__DO THIS__. Repeat the whole listing exactly.

__COLLECTED MATERIAL__.
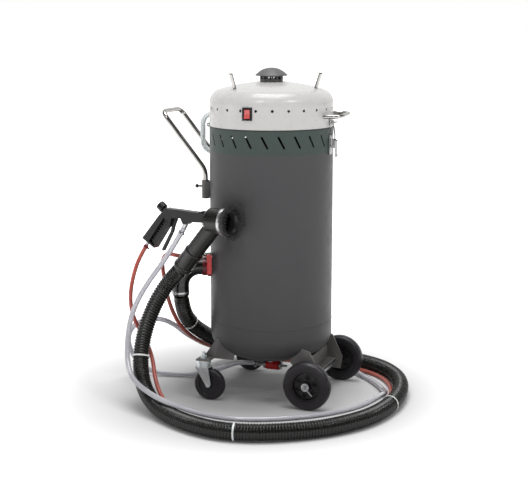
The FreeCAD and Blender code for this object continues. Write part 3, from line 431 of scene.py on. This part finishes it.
def sweep(name, pts, radius, mat, seg=20, caps=True, radii=None):
    fr = frames_along(pts)
    verts, faces = [], []
    for i, (p, (t, n, b_)) in enumerate(zip(pts, fr)):
        r = radii[i] if radii else radius
        for k in range(seg):
            a = 2 * math.pi * k / seg
            verts.append(p + (n * math.cos(a) + b_ * math.sin(a)) * r)
    for i in range(len(pts) - 1):
        for k in range(seg):
            k2 = (k + 1) % seg
            faces.append((i * seg + k, i * seg + k2, (i + 1) * seg + k2, (i + 1) * seg + k))
    if caps:
        faces.append(tuple(reversed(range(seg))))
        faces.append(tuple((len(pts) - 1) * seg + k for k in range(seg)))
    o = mesh_obj(name, verts, faces, mat)
    if caps:
        o.data.set_sharp_from_angle(angle=math.radians(50))
    return o


def mats(node, *names):
    o = NODES[node]
    o.data.materials.clear()
    for n in names:
        o.data.materials.append(M[n])
    for p in o.data.polygons:
        p.use_smooth = True
    o.data.set_sharp_from_angle(angle=math.radians(28))
    return o


# ---------------------------------------------------------------- cords
GUN_A = math.radians(-12.3)


def G(s_, n_, zr):
    """Point on the gun: s along the barrel towards the brush, n across, zr up from the pivot line."""
    return P(-26 + s_ * math.cos(GUN_A) - n_ * math.sin(GUN_A), -255 + s_ * math.sin(GUN_A) + n_ * math.cos(GUN_A), 585.5 + zr)


def GV(s_, n_, zr):
    return Vector((s_ * math.cos(GUN_A) - n_ * math.sin(GUN_A), s_ * math.sin(GUN_A) + n_ * math.cos(GUN_A), zr))


SUCTION = [G(-195, 0, -157)] + [P(*q) for q in [
    (-262, -205, 385), (-298, -226, 325), (-322, -250, 255), (-333, -272, 185), (-325, -303, 118), (-290, -348, 64),
    (-228, -402, 33), (-148, -458, 28), (-62, -504, 28), (32, -530, 28), (128, -516, 28), (216, -472, 28), (296, -412, 26),
    (358, -342, 28), (404, -258, 28), (427, -166, 28), (435, -70, 28), (427, 28, 28), (404, 122, 28), (364, 208, 26),
    (302, 276, 28), (222, 322, 28), (130, 344, 28), (36, 356, 28), (-58, 354, 28), (-146, 336, 32), (-216, 292, 52),
    (-256, 222, 80), (-264, 142, 112), (-262, 62, 148), (-268, -14, 190), (-268, -78, 238), (-264.2, -112, 282), (-263.7, -123, 318)]]
AIR = [G(-333.4, 0, -99.2)] + [P(*q) for q in [
    (-374, -196, 445), (-386, -212, 395), (-392, -226, 342), (-390, -230, 288), (-374, -226, 236), (-342, -224, 186),
    (-306, -250, 136), (-276, -300, 84), (-226, -352, 38), (-146, -412, 10), (-51, -472, 8), (34, -497, 8), (119, -484, 8),
    (200, -444, 8), (276, -388, 8), (333, -323, 8), (374, -246, 8), (396, -161, 8), (404, -70, 8), (396, 23, 8),
    (375, 112, 8), (338, 190, 8), (282, 251, 8), (210, 291, 8), (125, 311, 8), (34, 323, 8), (-55, 321, 8), (-135, 306, 10),
    (-209, 279, 18), (-250, 225, 44), (-262, 146, 76), (-264, 66, 110), (-272, -14, 150), (-284, -80, 200), (-300, -106, 252),
    (-316, -112, 304), (-324, -111, 352), (-328, -122, 400), (-318, -140, 440), (-288, -162, 460), (-246, -180, 456)]] + [polar(-143, 248.2, 452)]
CLEAR = [G(-187.4, 0, -32.8)] + [P(*q) for q in [
    (-238, -226, 500), (-272, -240, 444), (-312, -256, 386), (-346, -270, 326), (-368, -278, 266), (-376, -284, 208),
    (-368, -306, 152), (-336, -354, 108), (-276, -396, 84), (-196, -436, 68), (-118, -458, 59), (-46, -488, 58), (33, -505, 58), (120, -493, 58),
    (203, -451, 58), (279, -395, 58), (339, -328, 58), (380, -249, 57), (397, -162, 55), (399, -80, 47), (388, -2, 27), (359, 74, 11),
    (306, 156, 9), (240, 226, 9), (168, 276, 24), (92, 312, 58), (12, 350, 69), (-66, 380, 64), (-146, 388, 32),
    (-234, 330, 28), (-286, 244, 50), (-300, 150, 84), (-298, 66, 122), (-300, -14, 162), (-308, -70, 202), (-332, -112, 230),
    (-374, -136, 234), (-420, -136, 214), (-456, -114, 176), (-476, -82, 128), (-478, -46, 78), (-460, -18, 34),
    (-416, 0, 11), (-350, 10, 9), (-284, 28, 9), (-226, 48, 22), (-166, 44, 50), (-104, 4, 79), (-43, 0, 80)]]


# suction hose: a ribbed tube that follows its route
s_line = nurbs_points(SUCTION, 12)
PITCH = 0.0088
rib_pts, total = resample(s_line, PITCH / 6)
radii = []
for i in range(len(rib_pts)):
    ph = (i % 6) / 6.0
    radii.append((0.0226, 0.0236, 0.0249, 0.0251, 0.0247, 0.0234)[i % 6])
for i in range(10):
    radii[i] = 0.0236
    radii[-1 - i] = 0.0236
suction = sweep("suction_hose_ribbed", rib_pts, 0.025, M["hose"], seg=40, radii=radii)
ca, cb = G(-147.9, 0, -102.3), G(-195, 0, -157)
cuff = lathe("suction_cuff", [(24.2, 0), (29.4, 0), (30.2, 1.5), (30.2, 9), (29.6, 10.5), (29.4, 60), (30.6, 62), (30.6, 71), (29.5, 73), (24.6, 74.5)],
             ca, cb - ca, M["hose"], seg=56)

# air and abrasive hoses
a_line = nurbs_points(AIR, 10)
air = sweep("air_hose_tube", a_line, 0.0065, M["red_hose"], seg=20)
c_line = nurbs_points(CLEAR, 10)
clear = sweep("abrasive_hose_tube", c_line, 0.008, M["clear_hose"], seg=24)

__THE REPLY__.
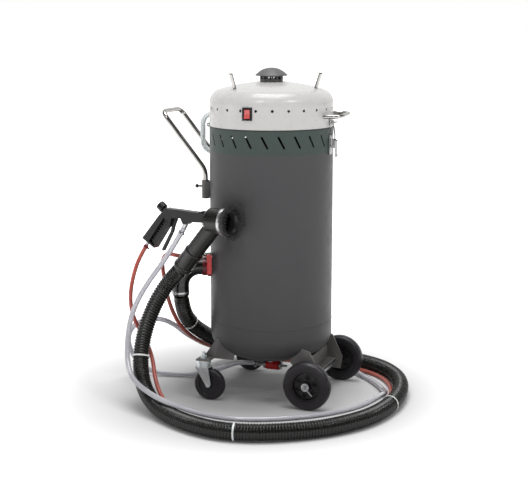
The FreeCAD and Blender code for this object continues. Write part 3, from line 431 of scene.py on. This part finishes it.
def sweep(name, pts, radius, mat, seg=20, caps=True, radii=None):
    fr = frames_along(pts)
    verts, faces = [], []
    for i, (p, (t, n, b_)) in enumerate(zip(pts, fr)):
        r = radii[i] if radii else radius
        for k in range(seg):
            a = 2 * math.pi * k / seg
            verts.append(p + (n * math.cos(a) + b_ * math.sin(a)) * r)
    for i in range(len(pts) - 1):
        for k in range(seg):
            k2 = (k + 1) % seg
            faces.append((i * seg + k, i * seg + k2, (i + 1) * seg + k2, (i + 1) * seg + k))
    if caps:
        faces.append(tuple(reversed(range(seg))))
        faces.append(tuple((len(pts) - 1) * seg + k for k in range(seg)))
    o = mesh_obj(name, verts, faces, mat)
    if caps:
        o.data.set_sharp_from_angle(angle=math.radians(50))
    return o


def mats(node, *names):
    o = NODES[node]
    o.data.materials.clear()
    for n in names:
        o.data.materials.append(M[n])
    for p in o.data.polygons:
        p.use_smooth = True
    o.data.set_sharp_from_angle(angle=math.radians(28))
    return o


# ---------------------------------------------------------------- cords
GUN_A = math.radians(-12.3)


def G(s_, n_, zr):
    """Point on the gun: s along the barrel towards the brush, n across, zr up from the pivot line."""
    return P(-26 + s_ * math.cos(GUN_A) - n_ * math.sin(GUN_A), -255 + s_ * math.sin(GUN_A) + n_ * math.cos(GUN_A), 585.5 + zr)


def GV(s_, n_, zr):
    return Vector((s_ * math.cos(GUN_A) - n_ * math.sin(GUN_A), s_ * math.sin(GUN_A) + n_ * math.cos(GUN_A), zr))


SUCTION = [G(-195, 0, -157)] + [P(*q) for q in [
    (-262, -205, 385), (-298, -226, 325), (-322, -250, 255), (-333, -272, 185), (-325, -303, 118), (-290, -348, 64),
    (-228, -402, 33), (-148, -458, 28), (-62, -504, 28), (32, -530, 28), (128, -516, 28), (216, -472, 28), (296, -412, 26),
    (358, -342, 28), (404, -258, 28), (427, -166, 28), (435, -70, 28), (427, 28, 28), (404, 122, 28), (364, 208, 26),
    (302, 276, 28), (222, 322, 28), (130, 344, 28), (36, 356, 28), (-58, 354, 28), (-146, 336, 32), (-216, 292, 52),
    (-256, 222, 80), (-264, 142, 112), (-262, 62, 148), (-268, -14, 190), (-268, -78, 238), (-264.2, -112, 282), (-263.7, -123, 318)]]
AIR = [G(-333.4, 0, -99.2)] + [P(*q) for q in [
    (-374, -196, 445), (-386, -212, 395), (-392, -226, 342), (-390, -230, 288), (-374, -226, 236), (-342, -224, 186),
    (-306, -250, 136), (-276, -300, 84), (-226, -352, 38), (-146, -412, 10), (-51, -472, 8), (34, -497, 8), (119, -484, 8),
    (200, -444, 8), (276, -388, 8), (333, -323, 8), (374, -246, 8), (396, -161, 8), (404, -70, 8), (396, 23, 8),
    (375, 112, 8), (338, 190, 8), (282, 251, 8), (210, 291, 8), (125, 311, 8), (34, 323, 8), (-55, 321, 8), (-135, 306, 10),
    (-209, 279, 18), (-250, 225, 44), (-262, 146, 76), (-264, 66, 110), (-272, -14, 150), (-284, -80, 200), (-300, -106, 252),
    (-316, -112, 304), (-324, -111, 352), (-328, -122, 400), (-318, -140, 440), (-288, -162, 460), (-246, -180, 456)]] + [polar(-143, 248.2, 452)]
CLEAR = [G(-187.4, 0, -32.8)] + [P(*q) for q in [
    (-238, -226, 500), (-272, -240, 444), (-312, -256, 386), (-346, -270, 326), (-368, -278, 266), (-376, -284, 208),
    (-368, -306, 152), (-336, -354, 108), (-276, -396, 84), (-196, -436, 68), (-118, -458, 59), (-46, -488, 58), (33, -505, 58), (120, -493, 58),
    (203, -451, 58), (279, -395, 58), (339, -328, 58), (380, -249, 57), (397, -162, 55), (399, -80, 47), (388, -2, 27), (359, 74, 11),
    (306, 156, 9), (240, 226, 9), (168, 276, 24), (92, 312, 58), (12, 350, 69), (-66, 380, 64), (-146, 388, 32),
    (-234, 330, 28), (-286, 244, 50), (-300, 150, 84), (-298, 66, 122), (-300, -14, 162), (-308, -70, 202), (-332, -112, 230),
    (-374, -136, 234), (-420, -136, 214), (-456, -114, 176), (-476, -82, 128), (-478, -46, 78), (-460, -18, 34),
    (-416, 0, 11), (-350, 10, 9), (-284, 28, 9), (-226, 48, 22), (-166, 44, 50), (-104, 4, 79), (-43, 0, 80)]]


# suction hose: a ribbed tube that follows its route
s_line = nurbs_points(SUCTION, 12)
PITCH = 0.0088
rib_pts, total = resample(s_line, PITCH / 6)
radii = []
for i in range(len(rib_pts)):
    ph = (i % 6) / 6.0
    radii.append((0.0226, 0.0236, 0.0249, 0.0251, 0.0247, 0.0234)[i % 6])
for i in range(10):
    radii[i] = 0.0236
    radii[-1 - i] = 0.0236
suction = sweep("suction_hose_ribbed", rib_pts, 0.025, M["hose"], seg=40, radii=radii)
ca, cb = G(-147.9, 0, -102.3), G(-195, 0, -157)
cuff = lathe("suction_cuff", [(24.2, 0), (29.4, 0), (30.2, 1.5), (30.2, 9), (29.6, 10.5), (29.4, 60), (30.6, 62), (30.6, 71), (29.5, 73), (24.6, 74.5)],
             ca, cb - ca, M["hose"], seg=56)

# air and abrasive hoses
a_line = nurbs_points(AIR, 10)
air = sweep("air_hose_tube", a_line, 0.0065, M["red_hose"], seg=20)
c_line = nurbs_points(CLEAR, 10)
clear = sweep("abrasive_hose_tube", c_line, 0.008, M["clear_hose"], seg=24)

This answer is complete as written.